Both the line containing "What bpy script" and the line containing "from mathutils import Matrix, Vector" are to be reproduced exactly, along with every line between them, and nothing more.

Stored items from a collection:
⁂

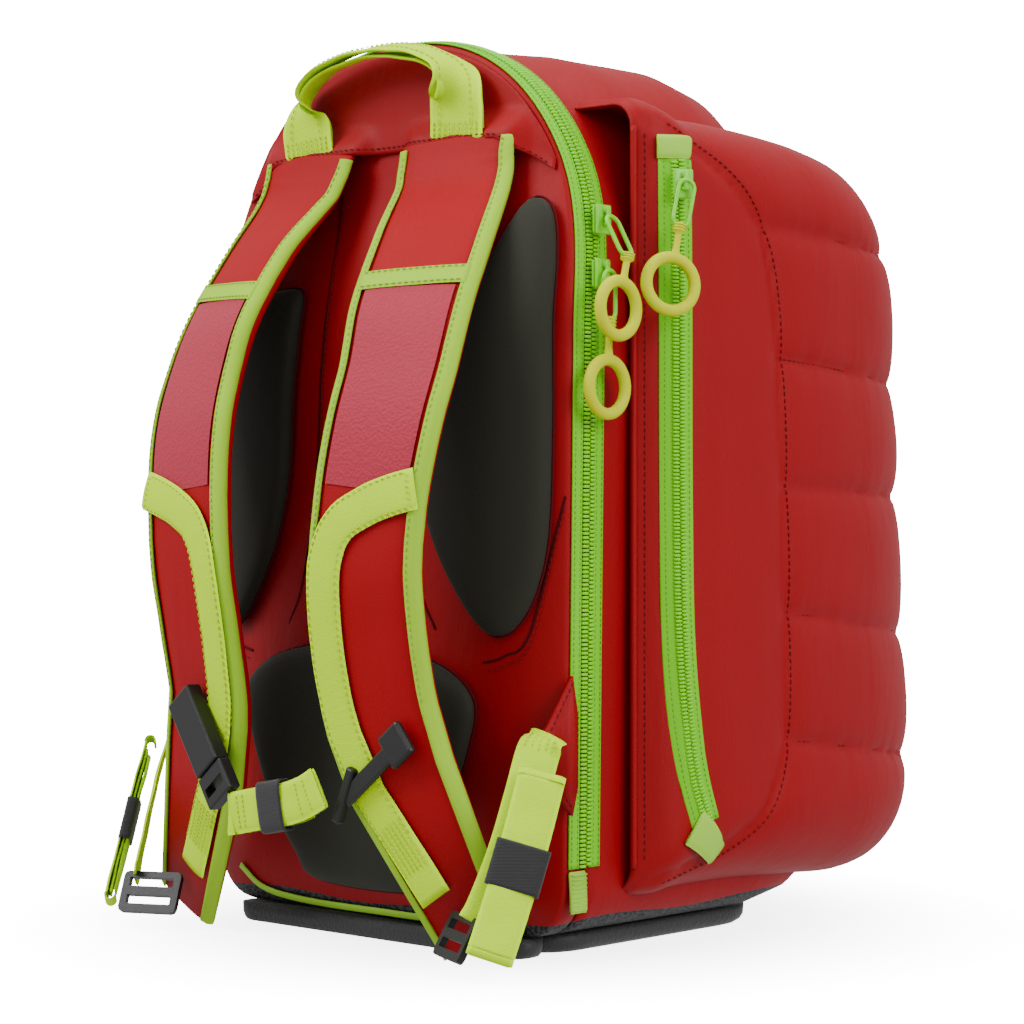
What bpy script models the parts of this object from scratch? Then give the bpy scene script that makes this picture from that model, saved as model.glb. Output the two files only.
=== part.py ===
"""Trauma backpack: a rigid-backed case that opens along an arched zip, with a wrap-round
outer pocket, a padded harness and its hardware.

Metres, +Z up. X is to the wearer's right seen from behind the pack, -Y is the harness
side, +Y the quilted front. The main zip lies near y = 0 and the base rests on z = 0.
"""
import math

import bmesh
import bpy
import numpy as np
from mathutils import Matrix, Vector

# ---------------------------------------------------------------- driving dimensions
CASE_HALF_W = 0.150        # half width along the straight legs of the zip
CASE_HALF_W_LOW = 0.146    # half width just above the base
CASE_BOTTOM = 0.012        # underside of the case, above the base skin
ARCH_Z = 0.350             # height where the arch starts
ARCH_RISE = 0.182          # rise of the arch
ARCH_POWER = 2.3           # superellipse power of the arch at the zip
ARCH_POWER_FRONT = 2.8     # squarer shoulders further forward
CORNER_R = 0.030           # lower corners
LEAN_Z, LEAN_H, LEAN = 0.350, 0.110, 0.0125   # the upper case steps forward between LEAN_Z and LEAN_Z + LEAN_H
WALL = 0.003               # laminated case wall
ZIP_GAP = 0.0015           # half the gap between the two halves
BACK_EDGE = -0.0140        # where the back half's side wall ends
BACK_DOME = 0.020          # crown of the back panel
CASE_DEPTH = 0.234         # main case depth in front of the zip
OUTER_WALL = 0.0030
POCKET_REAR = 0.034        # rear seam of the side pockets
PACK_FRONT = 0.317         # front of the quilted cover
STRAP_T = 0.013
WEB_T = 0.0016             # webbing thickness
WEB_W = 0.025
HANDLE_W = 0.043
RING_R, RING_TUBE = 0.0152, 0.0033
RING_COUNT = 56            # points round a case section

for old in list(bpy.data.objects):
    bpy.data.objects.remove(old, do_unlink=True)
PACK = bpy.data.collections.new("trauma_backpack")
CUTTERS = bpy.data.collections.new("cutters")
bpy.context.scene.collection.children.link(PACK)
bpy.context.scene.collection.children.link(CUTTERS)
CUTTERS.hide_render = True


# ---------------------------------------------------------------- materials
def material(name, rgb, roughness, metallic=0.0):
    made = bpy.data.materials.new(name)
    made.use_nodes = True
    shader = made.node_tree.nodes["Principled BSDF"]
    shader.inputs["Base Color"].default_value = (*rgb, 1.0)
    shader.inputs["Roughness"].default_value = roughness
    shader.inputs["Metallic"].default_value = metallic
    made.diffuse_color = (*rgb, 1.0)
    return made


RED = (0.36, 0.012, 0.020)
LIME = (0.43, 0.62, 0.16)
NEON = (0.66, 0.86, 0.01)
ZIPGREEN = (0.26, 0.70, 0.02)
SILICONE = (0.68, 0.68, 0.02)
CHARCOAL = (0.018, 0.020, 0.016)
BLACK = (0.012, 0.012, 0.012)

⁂

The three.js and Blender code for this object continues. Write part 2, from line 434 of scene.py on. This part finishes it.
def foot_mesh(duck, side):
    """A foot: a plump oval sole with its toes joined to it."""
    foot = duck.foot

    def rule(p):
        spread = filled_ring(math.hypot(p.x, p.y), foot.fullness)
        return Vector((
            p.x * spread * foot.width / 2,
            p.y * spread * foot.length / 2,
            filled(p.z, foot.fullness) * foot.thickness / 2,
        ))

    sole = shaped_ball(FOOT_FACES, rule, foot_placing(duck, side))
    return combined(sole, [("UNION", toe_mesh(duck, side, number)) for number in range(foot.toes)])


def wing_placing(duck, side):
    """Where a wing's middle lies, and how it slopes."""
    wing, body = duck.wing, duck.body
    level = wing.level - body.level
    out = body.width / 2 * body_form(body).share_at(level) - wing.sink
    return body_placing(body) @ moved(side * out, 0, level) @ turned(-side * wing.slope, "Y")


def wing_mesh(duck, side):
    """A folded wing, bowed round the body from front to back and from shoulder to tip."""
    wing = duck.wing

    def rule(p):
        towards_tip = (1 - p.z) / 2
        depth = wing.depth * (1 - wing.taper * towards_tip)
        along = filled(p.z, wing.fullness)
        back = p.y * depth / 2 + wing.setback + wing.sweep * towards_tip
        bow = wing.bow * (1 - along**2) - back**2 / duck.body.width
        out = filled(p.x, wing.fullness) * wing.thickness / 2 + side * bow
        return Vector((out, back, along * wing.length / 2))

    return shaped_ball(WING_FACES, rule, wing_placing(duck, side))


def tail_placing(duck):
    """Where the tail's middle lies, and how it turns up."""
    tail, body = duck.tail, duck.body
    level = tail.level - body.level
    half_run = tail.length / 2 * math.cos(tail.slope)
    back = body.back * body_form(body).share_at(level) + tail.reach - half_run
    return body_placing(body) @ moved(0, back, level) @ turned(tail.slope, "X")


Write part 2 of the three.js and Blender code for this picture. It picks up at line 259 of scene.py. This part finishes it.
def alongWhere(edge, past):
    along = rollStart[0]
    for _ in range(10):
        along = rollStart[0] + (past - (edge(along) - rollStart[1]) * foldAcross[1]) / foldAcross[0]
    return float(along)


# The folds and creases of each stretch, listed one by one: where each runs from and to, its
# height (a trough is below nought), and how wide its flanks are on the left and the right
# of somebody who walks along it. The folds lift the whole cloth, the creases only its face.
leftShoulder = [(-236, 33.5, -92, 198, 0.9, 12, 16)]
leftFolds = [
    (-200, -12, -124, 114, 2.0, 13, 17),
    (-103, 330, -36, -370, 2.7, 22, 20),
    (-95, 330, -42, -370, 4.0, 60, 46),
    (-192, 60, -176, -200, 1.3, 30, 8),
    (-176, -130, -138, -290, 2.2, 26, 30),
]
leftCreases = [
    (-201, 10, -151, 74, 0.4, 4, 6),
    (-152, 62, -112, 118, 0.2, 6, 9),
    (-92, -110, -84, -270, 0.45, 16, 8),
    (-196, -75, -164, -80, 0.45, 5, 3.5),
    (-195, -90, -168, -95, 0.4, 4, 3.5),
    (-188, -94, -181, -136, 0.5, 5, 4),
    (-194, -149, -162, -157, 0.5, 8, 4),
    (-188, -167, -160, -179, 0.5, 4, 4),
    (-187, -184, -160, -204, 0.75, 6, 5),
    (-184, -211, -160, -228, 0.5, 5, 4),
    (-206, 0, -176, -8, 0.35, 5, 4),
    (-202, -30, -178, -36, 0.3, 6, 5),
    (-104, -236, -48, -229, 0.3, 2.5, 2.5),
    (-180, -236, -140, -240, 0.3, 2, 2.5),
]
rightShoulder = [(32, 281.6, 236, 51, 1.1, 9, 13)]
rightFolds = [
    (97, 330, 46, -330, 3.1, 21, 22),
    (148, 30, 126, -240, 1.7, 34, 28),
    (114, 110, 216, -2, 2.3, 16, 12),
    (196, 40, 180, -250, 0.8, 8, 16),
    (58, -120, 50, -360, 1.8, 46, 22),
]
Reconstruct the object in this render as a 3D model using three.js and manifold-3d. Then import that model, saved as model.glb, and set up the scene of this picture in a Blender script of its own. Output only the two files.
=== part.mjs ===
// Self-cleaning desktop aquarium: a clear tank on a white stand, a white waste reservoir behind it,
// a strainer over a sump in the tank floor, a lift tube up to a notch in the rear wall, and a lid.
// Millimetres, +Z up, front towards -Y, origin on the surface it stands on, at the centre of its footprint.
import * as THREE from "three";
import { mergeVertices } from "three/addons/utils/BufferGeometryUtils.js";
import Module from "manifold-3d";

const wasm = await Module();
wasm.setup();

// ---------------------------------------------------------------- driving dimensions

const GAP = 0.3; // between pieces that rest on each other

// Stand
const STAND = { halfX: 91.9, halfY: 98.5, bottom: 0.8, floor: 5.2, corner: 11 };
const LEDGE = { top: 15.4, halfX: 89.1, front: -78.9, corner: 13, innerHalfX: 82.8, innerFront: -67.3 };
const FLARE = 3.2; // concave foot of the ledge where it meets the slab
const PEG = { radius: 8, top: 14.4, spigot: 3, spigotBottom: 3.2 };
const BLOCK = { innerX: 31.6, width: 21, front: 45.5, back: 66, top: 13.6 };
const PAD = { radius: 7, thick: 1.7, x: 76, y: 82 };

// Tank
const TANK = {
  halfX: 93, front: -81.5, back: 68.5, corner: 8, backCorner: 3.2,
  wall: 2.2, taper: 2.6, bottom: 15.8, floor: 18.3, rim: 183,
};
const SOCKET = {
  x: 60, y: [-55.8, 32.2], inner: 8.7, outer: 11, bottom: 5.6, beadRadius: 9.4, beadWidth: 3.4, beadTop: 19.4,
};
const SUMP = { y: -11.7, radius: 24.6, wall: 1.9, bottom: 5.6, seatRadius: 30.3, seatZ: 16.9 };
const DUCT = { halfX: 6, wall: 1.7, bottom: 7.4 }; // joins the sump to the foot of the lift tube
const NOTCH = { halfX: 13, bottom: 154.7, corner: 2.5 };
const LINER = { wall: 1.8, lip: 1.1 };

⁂

Final answer:
What bpy script models the parts of this object from scratch? Then give the bpy scene script that makes this picture from that model, saved as model.glb. Output the two files only.
=== part.py ===
"""Trauma backpack: a rigid-backed case that opens along an arched zip, with a wrap-round
outer pocket, a padded harness and its hardware.

Metres, +Z up. X is to the wearer's right seen from behind the pack, -Y is the harness
side, +Y the quilted front. The main zip lies near y = 0 and the base rests on z = 0.
"""
import math

import bmesh
import bpy
import numpy as np
from mathutils import Matrix, Vector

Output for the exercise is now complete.